The product page states that IBC containers can save approximately 35% of storage space compared with some conventional L-ring drum formats and may be reused when their condition, application and relevant regulations permit.
Although the machine is commonly described as a 1000L IBC blow molding machine, it is not limited to one container size.
The published product range includes:
500L IBC tanks
800L IBC tanks
1000L IBC tanks
1200L IBC tanks
Final compatibility depends on the container dimensions, mold design, tank weight and machine configuration.
This flexibility allows manufacturers to serve different industrial markets without purchasing a completely separate machine for every container capacity.
By changing the mold and adjusting the production parameters, the machine can be adapted for different tank dimensions, neck designs, valve positions and wall-thickness requirements.
The IBC tank machine is available in two-layer and three-layer configurations.

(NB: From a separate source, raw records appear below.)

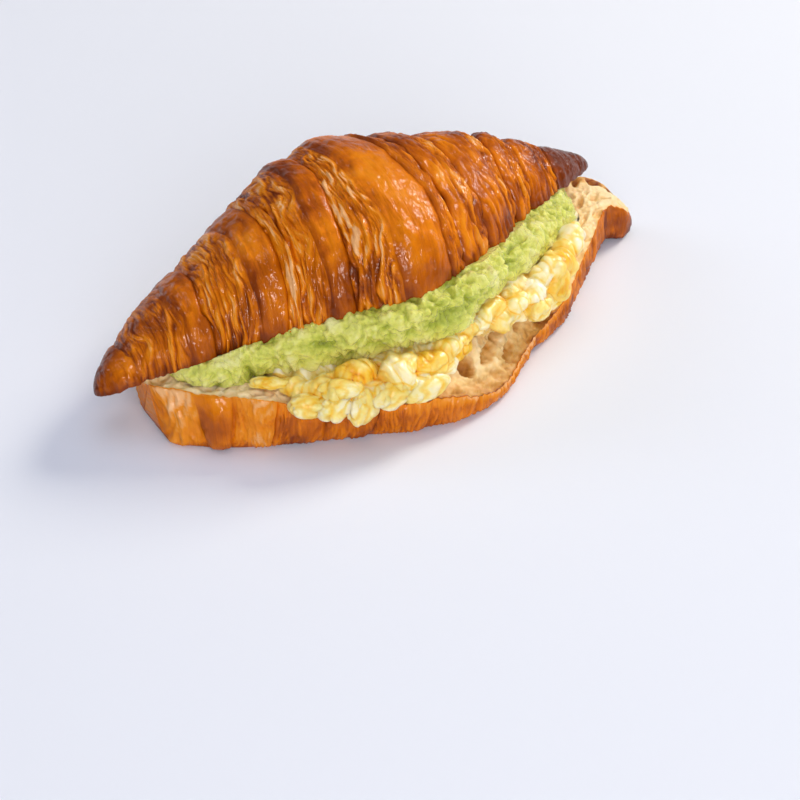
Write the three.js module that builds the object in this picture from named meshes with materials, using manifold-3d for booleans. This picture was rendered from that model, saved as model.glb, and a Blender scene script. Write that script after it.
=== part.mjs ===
// Croissant sandwich, split in two halves round scrambled egg and mashed avocado.
// Millimetres, +Z up, X along the croissant, -Y the open front where the filling shows.
//
// Each half is a loft: a sphere whose rings are moved to sections along X. A section runs over
// the crust from the front lower edge to the back one and returns along the cut face. The rolled
// dough shows as wraps: a smooth skin, then a laminated edge that steps down towards the tip.
// The two fillings are lumpy pillows, cut by the halves so that they lie face to face.

import * as THREE from 'three';
import * as BufferGeometryUtils from 'three/addons/utils/BufferGeometryUtils.js';
import Module from 'manifold-3d';

const wasm = await Module();
wasm.setup();

// ---------------------------------------------------------------- driving dimensions

const GAP = 0.45;              // clearance left between pieces that touch

// Top half, in its own frame: cut face level, tips along X, front towards -Y.
const LID = {
  halfLength: 84,
  // half widths and dome height at shares of the half length, before the tips round off
  frontWidth: [[-0.95, 20], [-0.7, 21.5], [-0.45, 25], [-0.2, 31.5], [0.05, 42], [0.3, 36.5],
    [0.55, 27], [0.95, 18.5]],
  backWidth: [[-0.95, 21.5], [-0.7, 25], [-0.45, 29.5], [-0.2, 36], [0.05, 39], [0.3, 35.5],
    [0.55, 28], [0.95, 18.5]],
  height: [[-0.95, 16], [-0.7, 18], [-0.45, 22.5], [-0.2, 29], [0.05, 30], [0.3, 25],
    [0.55, 22.5], [0.95, 14]],
  cutBelowWidest: 1.5,         // the cut runs this far under the widest line
  bow: -2.2,
  droop: [-9.9, -7.3],         // left and right tip bend down
  points: { crust: 24, cut: 4 },
  ringStep: 5,
  tipRings: [0.4, 1.6, 4, 8],  // extra rings this far in from the tips
};
const LID_PLACE = { tilt: -15.9, pitch: -2.0, yaw: 2.5, at: [-12.7, 4.4, 25.7] };

// Wraps of the top half along its ridge line: [start, end, kind]. A smooth skin bulges, and a
// laminated edge falls towards the nearer tip.
const LID_WRAPS = [
  [-84, -68, 'tip'], [-68, -54.5, 'laminated'], [-54.5, -50, 'skin'], [-50, -34.5, 'laminated'],
  [-34.5, -22, 'skin'], [-22, -18, 'laminated'], [-18, -7.5, 'skin'], [-7.5, -2.5, 'laminated'],
  [-2.5, 17.5, 'skin'], [17.5, 22.5, 'laminated'], [22.5, 26.5, 'skin'], [26.5, 29, 'laminated'],
  [29, 34.5, 'skin'], [34.5, 37.5, 'laminated'], [37.5, 45.5, 'skin'], [45.5, 48, 'laminated'],
  [48, 54.5, 'skin'], [54.5, 66.5, 'laminated'], [66.5, 84, 'tip'],
];
// how far a wrap's edge runs towards -X from the ridge line down to the front edge
const LID_SLANT = [[-84, 2.5], [-54.5, 4.5], [-27, 8], [-4.5, 8], [18, 4.5], [32, 1], [50, 2],
  [84, 3.5]];
const STEP = 1.4;              // height of a wrap's edge
const CROWN_AT = 8;            // wraps left of this place step down leftwards, the others rightwards

// Bottom half, standing on its flat underside.
const BASE = {
  ends: [-82, 83],
  middle: [[-82, -2], [-54.5, -7.5], [-23, -12], [0, -13], [27, -7.5], [54.5, 0], [73, 2],
    [83, 0.5]],
  frontWidth: [[-82, 19], [-71, 19.5], [-58, 24], [-39, 31.5], [-19, 38.5], [-1, 40], [18, 34],
    [35.5, 27.5], [54.5, 18], [68, 9], [73, 8.5], [78, 10.5], [83, 10]],
  backWidth: [[-82, 16.5], [-58, 22.5], [-32, 33.5], [0, 41], [27, 33.5], [50, 22], [73, 8.5],
    [83, 7]],
  frontRim: [[-82, 16.5], [-73, 19], [-63.5, 17.5], [-50, 13], [-27, 11.5], [-13.5, 12], [4.5, 9],
    [22.5, 8], [36.5, 9.5], [54.5, 12.5], [68, 14.5], [83, 12.5]],
  plateau: 16.5,               // height of the cut face behind its lower front rim
  plateauAt: [0.24, 0.55],     // shares of the width where it reaches that height and leaves it
  backRim: 14,
  roundEnd: [9, 15],           // length over which each end closes
  bluntness: [4, 2.2],         // the higher, the squarer the end
  belly: 0.62,                 // share of the wall's rise that follows an arc, the rest is straight
  foot: 2.5,                   // the wall curves in this far to the flat underside
  lean: 1.4,                   // the rim leans in from the widest line
  arch: [69, 5, 2],            // where, how wide and how high the underside lifts by the right tip
  points: { wall: 5, cut: 9, under: 3 },
  ringStep: 5,
  tipRings: [0.3, 1.2, 3],
};
const BASE_WRAPS = [
  [-82, -78, 'tip'], [-78, -69, 'skin'], [-69, -60, 'laminated'], [-60, -52.5, 'skin'],
  [-52.5, -46.5, 'laminated'], [-46.5, -33, 'skin'], [-33, -26.5, 'laminated'], [-26.5, -11, 'skin'],
  [-11, -3.5, 'laminated'], [-3.5, 11, 'skin'], [11, 18, 'laminated'], [18, 30, 'skin'],
  [30, 36.5, 'laminated'], [36.5, 47, 'skin'], [47, 54.5, 'laminated'], [54.5, 65.5, 'skin'],
  [65.5, 73, 'laminated'], [73, 83, 'tip'],
];

// Scrambled egg, on the bottom half.
const EGG = {
  ends: [-56.5, 60],
  front: [[-56.5, -30], [-45.5, -40], [-38, -45], [-30, -45.5], [-13.5, -48], [0, -45.5],
    [12.5, -41.5], [22.5, -38.5], [33, -35], [41, -28.5], [50, -19], [60, -10]],
  back: [[-56.5, -9], [-27, 7.5], [0, 14.5], [27, 13], [60, 2]],
  frontTop: [[-56.5, 19], [-43.5, 20], [-32, 21], [-23.5, 24.5], [-9, 23.5], [4.5, 25.5], [18, 26],
    [28, 23.5], [43.5, 22], [60, 21]],
  backTop: 20.5,
  frontFoot: [[-56.5, 11], [-45.5, 8.5], [-36.5, 7], [-28, 8], [-18, 7.5], [0, 9],
    [18, 8.5], [30, 7], [41, 7.5], [60, 11]],
  backFoot: 12,
  lump: 1.6,
  ringStep: 4.4,
};

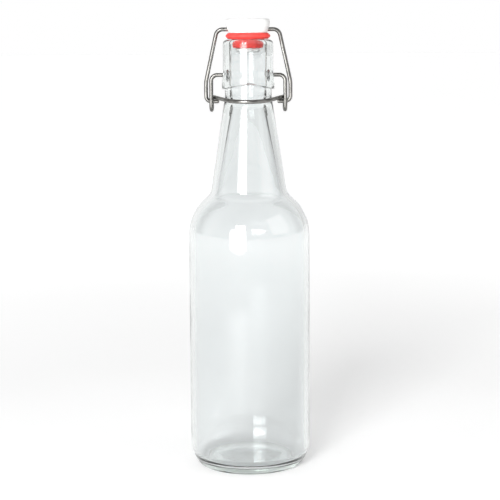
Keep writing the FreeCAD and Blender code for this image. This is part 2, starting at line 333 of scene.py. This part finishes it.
def turn_outline(outline, angles, shape=None):
    """Surface of revolution from (radius, height) points, closed on the axis or on its first point."""
    bm = bmesh.new()
    rings = []
    looped = (outline[0] - outline[-1]).length < 1e-6
    for index, point in enumerate(outline[:-1] if looped else outline):
        if point.x < 1e-4:
            rings.append([bm.verts.new((0, 0, point.y))])
            continue
        ring = []
        for angle in angles:
            place = Vector((point.x * math.cos(angle), point.x * math.sin(angle), point.y))
            ring.append(bm.verts.new(shape(place, index) if shape else place))
        rings.append(ring)
    count = len(angles)
    for lower, upper in zip(rings, rings[1:] + (rings[:1] if looped else [])):
        for i in range(count):
            j = (i + 1) % count
            corners = [lower[i % len(lower)], lower[j % len(lower)],
                       upper[j % len(upper)], upper[i % len(upper)]]
            bm.faces.new(list(dict.fromkeys(corners)))
    return bm


def capped(path, radius):
    """Stations along a wire, (place, radius, distance along), with a rounded end at both ends."""
    edge = radius * END_ROUND
    ahead = (path[1] - path[0]).normalized()
    astern = (path[-2] - path[-1]).normalized()
    steps = [math.pi / 2 * k / 4 for k in range(5)]
    head = [(path[0] + ahead * (edge * (1 - math.sin(a))), radius - edge * (1 - math.cos(a))) for a in steps]
    head.reverse()
    foot = [(path[-1] + astern * (edge * (1 - math.sin(a))), radius - edge * (1 - math.cos(a)))
            for a in steps]
    stations = head + [(place, radius) for place in path[1:-1]] + foot
    out = []
    travelled = 0.0
    for i, (place, wide) in enumerate(stations):
        travelled += (place - stations[i - 1][0]).length if i else 0.0
        out.append((place, wide, travelled))
    return out


def tube(path, radius):
    """Round wire along the points, with its UV map along and around it in metres."""
    bm = bmesh.new()
    uv = bm.loops.layers.uv.new("UVMap")
    stations = capped(path, radius)
    places = [place for place, wide, along in stations]
    normal = (places[1] - places[0]).orthogonal().normalized()
    rings = []
    for i, (place, wide, along) in enumerate(stations):
        tangent = (places[min(i + 1, len(places) - 1)] - places[max(i - 1, 0)]).normalized()
        normal = (normal - tangent * normal.dot(tangent)).normalized()
        side = tangent.cross(normal)
        rings.append([bm.verts.new(place + (normal * math.cos(a) + side * math.sin(a)) * wide)
                      for a in even(WIRE_SEGMENTS)])
    width = TAU * radius * MM / WIRE_SEGMENTS
    for k in range(len(rings) - 1):
        low, high = stations[k][2] * MM, stations[k + 1][2] * MM
        for i in range(WIRE_SEGMENTS):
            j = (i + 1) % WIRE_SEGMENTS
            face = bm.faces.new((rings[k][i], rings[k][j], rings[k + 1][j], rings[k + 1][i]))
            corners = ((low, i), (low, i + 1), (high, i + 1), (high, i))
            for loop, (along, step) in zip(face.loops, corners):
                loop[uv].uv = (along, step * width)
    bm.faces.new(rings[0])
    bm.faces.new(rings[-1])
    return bm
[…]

The two-layer model uses two 120 mm extruders, while the three-layer model uses a 90/120/90 mm extruder arrangement. The listed maximum extrusion outputs are approximately 850 kg per hour for the two-layer version and 1,050 kg per hour for the three-layer version.
Multi-layer co-extrusion gives manufacturers greater flexibility in material distribution.
For example:
The outer layer can be designed for appearance, UV protection or color.

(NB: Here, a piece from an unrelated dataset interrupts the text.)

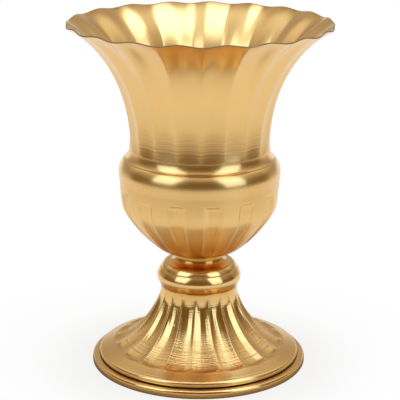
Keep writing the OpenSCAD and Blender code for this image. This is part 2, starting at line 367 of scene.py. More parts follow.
def shell(name: str, section: Section, row: FluteRow, uneven: float) -> bpy.types.Object:
    """Sweeps a closed section round the axis and presses the flutes into it.

    Args:
        name: Name of the piece.
        section: Closed section of the sheet.
        row: Flutes round the shell.
        uneven: Height in millimetres of the slow waves in the fluted sheet.

    Returns:
        The piece, riding on the vase's one body.
    """
    azimuth, share = row.azimuths()
    cut = section.depth[:, None] * row.cut(share, section)
    around, along = azimuth[None, :], section.points[:, 1, None]
    waves = sum(np.sin(count * around + turn * along + start) for count, turn, start in WAVES)
    worked = np.clip(section.depth, 0, 1)[:, None]
    cut = cut + uneven * worked * (1 + waves / len(WAVES)) / 2
    sides = zip(section.points.T, section.press.T)
    radius, height = (place[:, None] - cut * press[:, None] for place, press in sides)
    points = np.stack([radius * np.cos(azimuth), radius * np.sin(azimuth), height], axis=2)
    rings, steps = points.shape[:2]
    ring, step = np.meshgrid(np.arange(rings), np.arange(steps), indexing="ij")
    near, far = ring * steps, (ring + 1) % rings * steps
    next_step = (step + 1) % steps
    corners = (near + step, near + next_step, far + next_step, far + step)
    faces = np.stack(corners, axis=2).reshape(-1, 4)
    mesh = bpy.data.meshes.new(name)
    mesh.from_pydata((points.reshape(-1, 3) * MM).tolist(), [], faces.tolist())
    # Faces on cut edges get the dark edge finish, and faces in seams and crevices get painted
    # shade.
    cut_edge_and_shade = np.maximum(section.cut_edge_and_shade, np.roll(section.cut_edge_and_shade, -1)).astype(int)
    mesh.polygons.foreach_set("material_index", np.repeat(cut_edge_and_shade, steps).tolist())
    mesh.polygons.foreach_set("use_smooth", [True] * len(mesh.polygons))
    mesh.update()
    piece = placed(name, mesh)
    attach(piece, BODY)
    return piece


# Finishes


def scaled(colour: Tint, share: float) -> Tint:
    """Returns a colour made lighter or darker."""
    return tuple(share * part for part in colour)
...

The middle layer may contain controlled recycled material when permitted.
The inner layer can be selected according to chemical-contact or food-contact requirements.

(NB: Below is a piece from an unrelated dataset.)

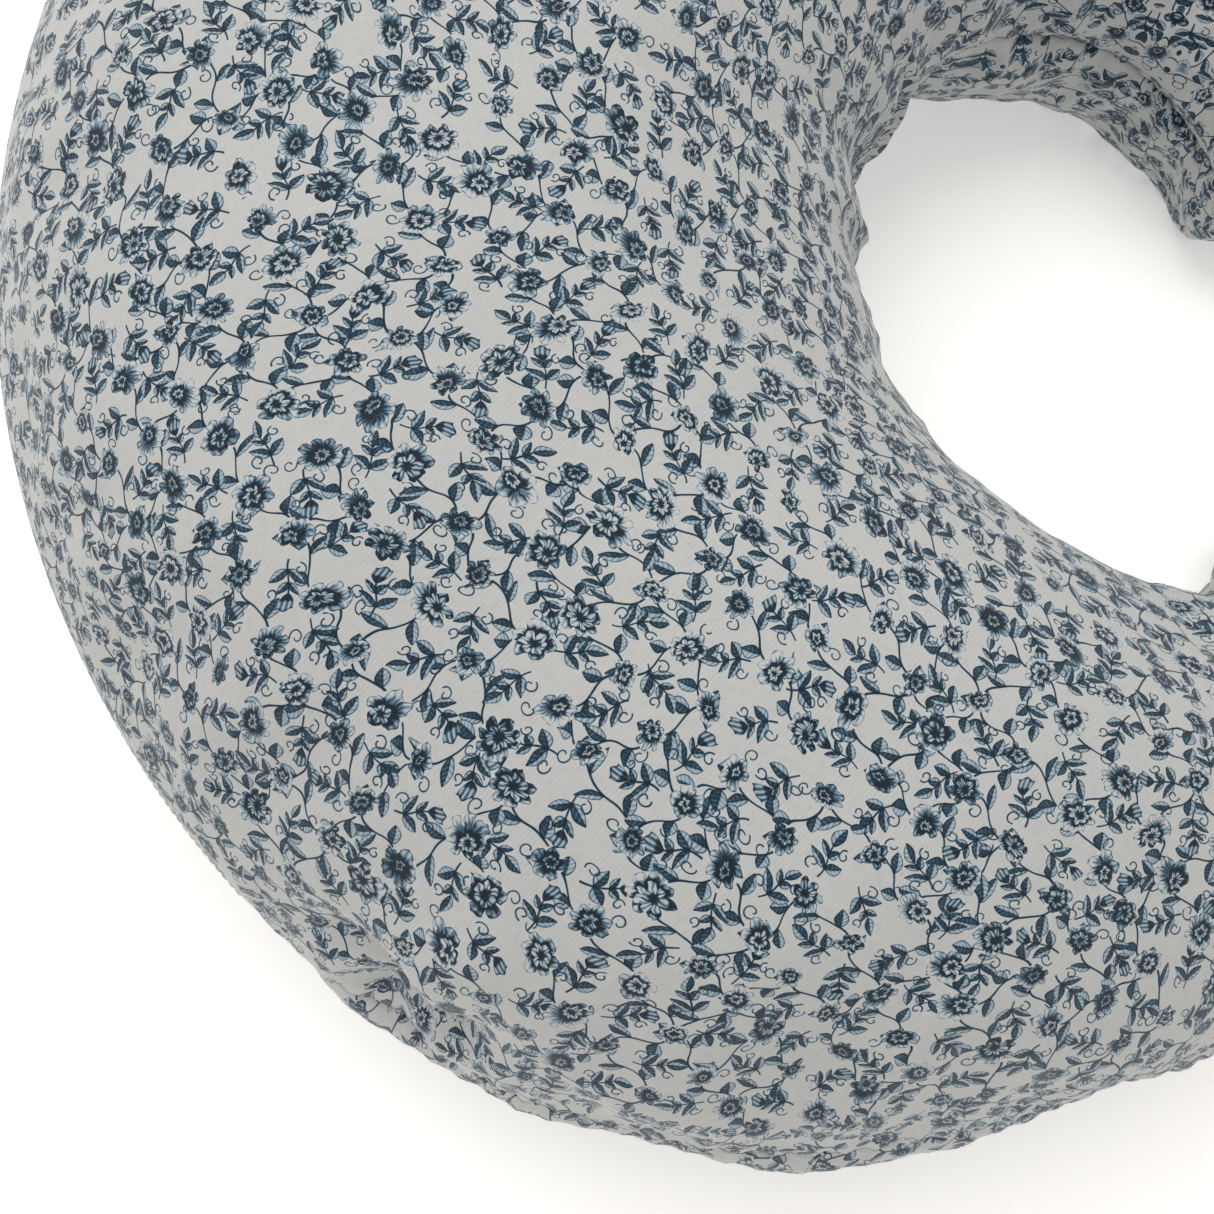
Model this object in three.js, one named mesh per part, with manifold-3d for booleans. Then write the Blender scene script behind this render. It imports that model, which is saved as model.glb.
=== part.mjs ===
// Crescent nursing pillow: a polyester-fibre cushion in a cotton liner, inside a printed cotton
// slipcover that closes with a coil zip round the back. Millimetres, +Z up, lying flat on z = 0.
// The wearer's waist goes into the hole, which opens between the arm tips towards -Y.

import * as THREE from 'three';
import { LoftGeometry } from 'three/addons/geometries/LoftGeometry.js';
import { mergeVertices } from 'three/addons/utils/BufferGeometryUtils.js';
import Module from 'manifold-3d';

const wasm = await Module();
wasm.setup();

const { clamp, degToRad, lerp, smoothstep } = THREE.MathUtils;

// Plan, in polar form about the hole's centre, with angle 0 towards the back.
const HOLE_Y = -113.4; // hole centre, which puts the origin in the middle of the footprint
const OUTLINE_RADIUS = 264; // the flanks and arms lie on one circle
const OUTLINE_OFFSET = 98; // its centre, this far behind the hole's centre
const HOLE_RADIUS = 100; // at the back of the hole
const HOLE_BULGE = 5; // extra radius across the hole
const ARM_CLOSING = 26; // how far the arms' inner edges close in towards the opening
const ARM_CLOSING_FROM = degToRad(95);
const ARM_CLOSING_TO = degToRad(140);
const CAP_START = degToRad(129); // where each arm begins to round off
const CAP_SWEEP = degToRad(25); // angle taken by a rounded arm end
const CAP_DISTANCE = 130; // from the hole's centre to the arm ends

// Section: a superellipse about the seam, with the weight of the filling flattening its underside.
const BASE_HALF_HEIGHT = 90;
const ARM_HALF_HEIGHT = 60;
const FALL_START = degToRad(45); // the height falls from the base height to the arm height
const FALL_END = degToRad(135);
const UNDERSIDE_CUT = 8; // how much of the section the floor flattens away
const ROUNDNESS = 2.25; // superellipse exponent
const SEAM_RISE = 24; // how far the outer seam rides up on the flanks
const SEAM_RISE_FROM = degToRad(42);
const SEAM_RISE_TO = degToRad(112);

// The zip lies on a true circle round the back, centred on the Z axis through ARC_Y.
const ARC_RADIUS = 288; // outer face of the cover along the zip
const ARC_OFFSET = OUTLINE_RADIUS + OUTLINE_OFFSET - ARC_RADIUS;
const ARC_Y = HOLE_Y + ARC_OFFSET;
const ARC_BLEND_FROM = degToRad(40); // the outline passes from this circle to the flanks' one
const ARC_BLEND_TO = degToRad(75);
const TAPE_END = degToRad(45); // all zip angles are measured about the arc centre
const CHAIN_END = degToRad(41);
const SLIDER_REST = degToRad(40); // closed, beside the top stops
const ZIP_HEIGHT = BASE_HALF_HEIGHT - UNDERSIDE_CUT;

// Cloth layers, as insets from the cover's outer face: side in plan, rise in height.
const LAYERS = {
  coverFace: { side: 0, rise: 0 },
  coverBack: { side: 1.2, rise: 1.2 },
  coverAllowanceOut: { side: 2.2, rise: 0.7 },
  coverAllowanceIn: { side: 5.4, rise: 1.8 },
  linerFace: { side: 8, rise: 3.2 },
  linerBack: { side: 8.8, rise: 4 },
  linerAllowanceOut: { side: 9.6, rise: 4.2 },
  linerAllowanceIn: { side: 13.6, rise: 5.2 },
  fill: { side: 14.4, rise: 5.5 },
};
const SEAM_GAP = 0.2; // half the gap between two panels at their seam
const ZIP_OPENING = 4.2; // half the gap between the panels along the zip
const ALLOWANCE_THICKNESS = 1.2;

// Sampling: stations run from the middle of the back to one arm tip, and are mirrored.
const ZIP_STEPS = 10;
const ARM_STEPS = 16;
const CAP_STEPS = 6;
const ZIP_CLOSE = degToRad(1.2); // the opening closes to a seam within this angle past the tapes
const RIM_STEP = 6 / 180; // first and last section steps, as fractions of a panel's width
const PANEL_STEPS = 8; // equal section steps between them

const COLOURS = {
  print: 0xc3c4c3,
  allowance: 0xb9bab8,
  tape: 0x8d98a3,
  coil: 0x7b8793,
  metal: 0xa9abad,
  thread: 0xd5d5d2,
  liner: 0xe9e7e1,
  fibre: 0xf4f3ef,
  label: 0xf1f0ec,
};

const cloth = (color) => new THREE.MeshStandardMaterial({ color, roughness: 0.92, metalness: 0 });
const plastic = (color) => new THREE.MeshStandardMaterial({ color, roughness: 0.45, metalness: 0 });
const metal = (color) => new THREE.MeshStandardMaterial({ color, roughness: 0.32, metalness: 1 });

const part = new THREE.Group();

function add(name, geometry, material, parent = part) {
  const mesh = new THREE.Mesh(geometry, material);
  mesh.name = name;
  parent.add(mesh);
  return mesh;
}

// ---- Solids ------------------------------------------------------------------------------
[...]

A two-layer machine may be suitable for manufacturers that want a simpler structure and lower initial investment.
A three-layer system provides more flexibility for using different materials in the outer, middle and inner sections of the tank wall.
The final layer structure should always be determined according to the packaged liquid, customer specification and applicable regulations.
A 1000L IBC inner tank requires a large amount of molten HDPE during every production cycle.
The extrusion system must melt, mix and deliver this material consistently. Unstable plasticizing can cause uneven wall thickness, surface defects, weight variation and production interruptions.
The machine uses powerful extrusion systems designed for large hollow plastic products.
The two-layer version uses 110 kW main drives for both 120 mm extruders. The three-layer configuration uses 75 kW, 110 kW and 75 kW main drives.
Strong extrusion capacity helps support:
Stable melt temperature
Consistent material mixing
Uniform tank weight
Reliable layer distribution
Smooth inner tank surfaces
Continuous industrial production
Accurate temperature control is also essential because excessive heat may cause material degradation, while insufficient heat may lead to poor plasticizing.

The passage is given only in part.